Phenomenal achievement, really, as to lace them, oh, so integrally. I salute him, as Poe would have done in his days at West Point, which were mentioned in the movie along with his two loves; first his young cousin of a wife who died of Tuberculosis, first signs truly evident at the piano, as mentioned, and the other love, of his sweetheart, Sarah Elmira Royster. The $9 he was paid for his first publication was incited, his disdain for Longfellow, as well as a myriad of his actual prose of known works from, "The Murders in the Rue Morgue" all the way to "Annabel Lee"...which brought the killer into the labyrinth of the fiction element of this film. My heavens, they even included the last publicly known words of Poe, "Lord, help my poor soul."
John Cusack's performance was explosive! And his lines of the time I cherish so, were perfectly articulated with the passion they should be!
And not too many present-day special effects, except a close-up of a slow-moving bullet, which was actually a fabulous adornment.
C'est Magnifique is all I can say of this movie...of course I did close my eyes to the more bloody scenes, which flitted as fireflies on a summers night. So be it.
Oh yes, and I dearly loved these inscripted words to touch my heart, said by Cusack/Poe:
"If I would have known my work would have such an effect on people, I would have devoted more of my time to eroticism."
Well, my dear Edgar, how honored I am as to cover that for thee, in "My Secret Husband."
Most grateful to have had the opportunity to view this production. Truly, Angelina de Mourier
terrible waste of a terrific idea. for the un-initiated, Edgar Allan Poe was the original king daddy of horror stories. here his stories inspire a "twisted" imagination and the inspired killer starts to massacre people taking cues from the stories. there are problems galore. first of all the acting and the casting. this was a role which was tailor made for someone like Robert Downey Jr or even Edward Norton. John Cussack was a poor choice and he shouts and overacts his way through the movie. the script starts of well but then meanders and the "clues" given to Poe are stupid, mundane or so complicated that the viewer has to e intimately familiar with Poe's work to really appreciate them. much was expected from the team which contributed to V for Vendetta. but the movie is a spectacular let down.
*** This review may contain spoilers ***
This review is on the movie "The Raven," starring John Cusack, Luke
Evans, and Alice Eve. When I saw the previews for this film I was
automatically hook. I haven't read any of Edgar Allan Poe's novels, but
I have heard a lot of great things about them. The previews made the
movie look real catchy with a writer (Edgar Allan Poe) going after a
murderer that is mimicking his novels. Looked like a descent film and I
was excited to see it.
This film is about a writer (Edgar Allan Poe) who has an admirer. The problem with this admirer is that this admirer is willing to bring the deaths in Edgar Allan Poe's novels to life. In the mist of this the murder starts to play a game and challenges Edgar Allan Poe in a battle of wits. To make sure he plays the game, the murderer takes something very valuable to Poe.
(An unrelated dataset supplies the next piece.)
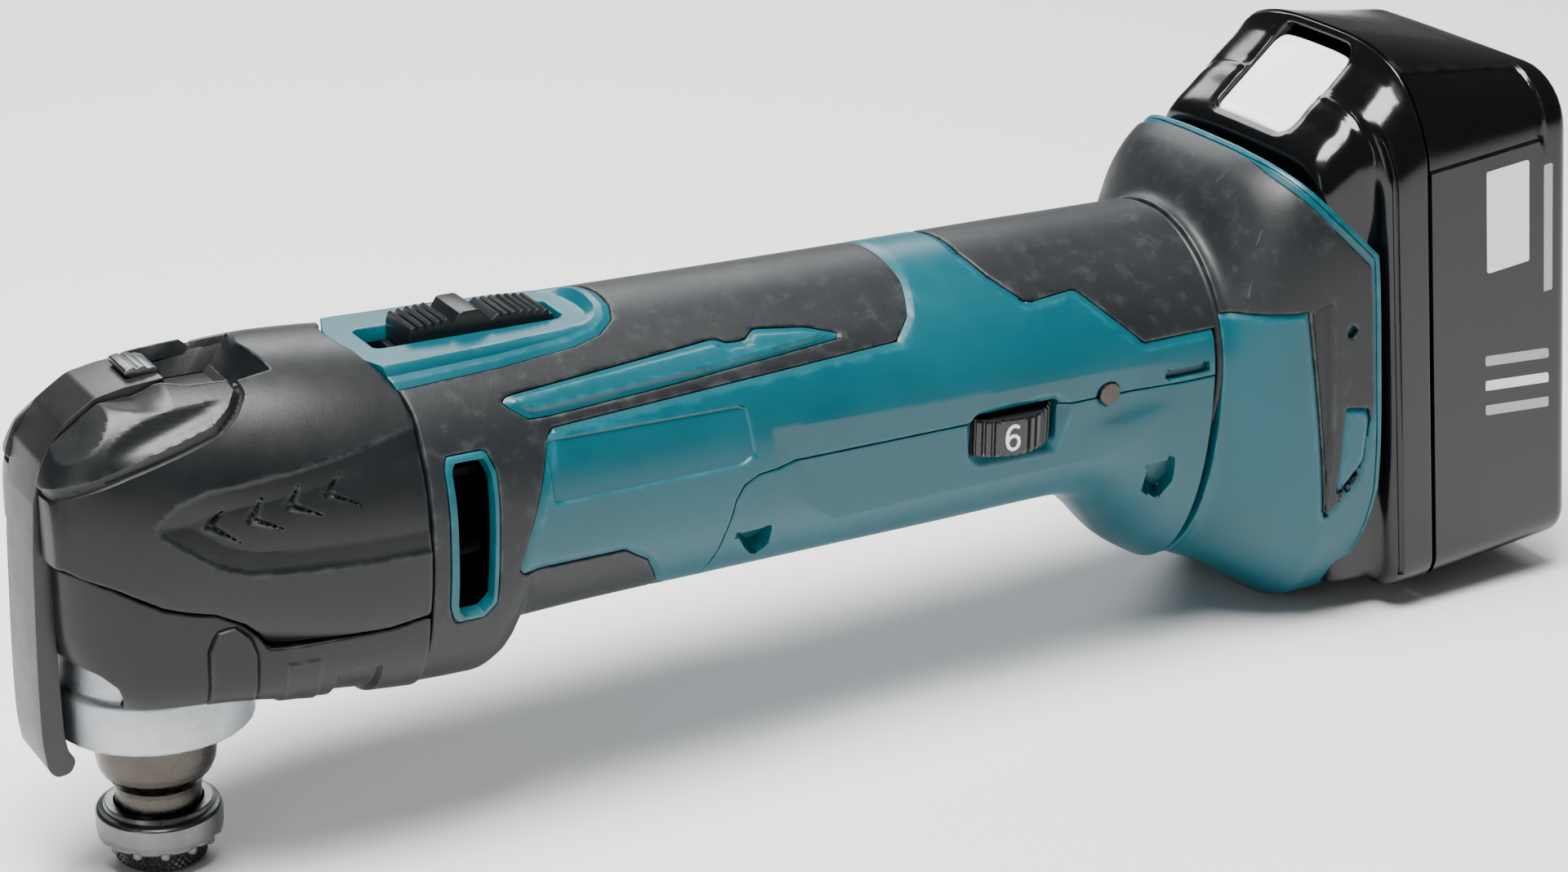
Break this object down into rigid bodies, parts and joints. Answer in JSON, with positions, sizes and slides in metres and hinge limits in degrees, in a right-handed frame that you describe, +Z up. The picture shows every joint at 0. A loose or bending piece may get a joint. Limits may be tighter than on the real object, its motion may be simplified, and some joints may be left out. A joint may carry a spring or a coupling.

I thought this was a very good film. "The Raven" picks up the mystery/thriller ball and doesn't get any scratches on it. I love the way John Cusack character was. I love his passion for his writing and how he felt nothing anyone else was going was better than what he was writing. I also like how just about everything Poe said was dipped in poetic form. The screen writing was simply brilliant in this movie. The ending wasn't typical either. I liked that about this movie. There's nothing like a movie you can't predict. This movie was gruesome though. If your stomach doesn't do well with gruesomeness, you might want to sit this one out. This isn't a difficult movie to follow, but you have to pay attention though. You may have to see the movie two or three times to fully understand how Poe and Fields (detective in movie) figure out the murderers scheme.
Overall, I felt like this was a pretty descent film and I'm giving this film an 8.5 out of 10. You have my blessing to see this film in the movie theaters. I will purchase this movie on DVD.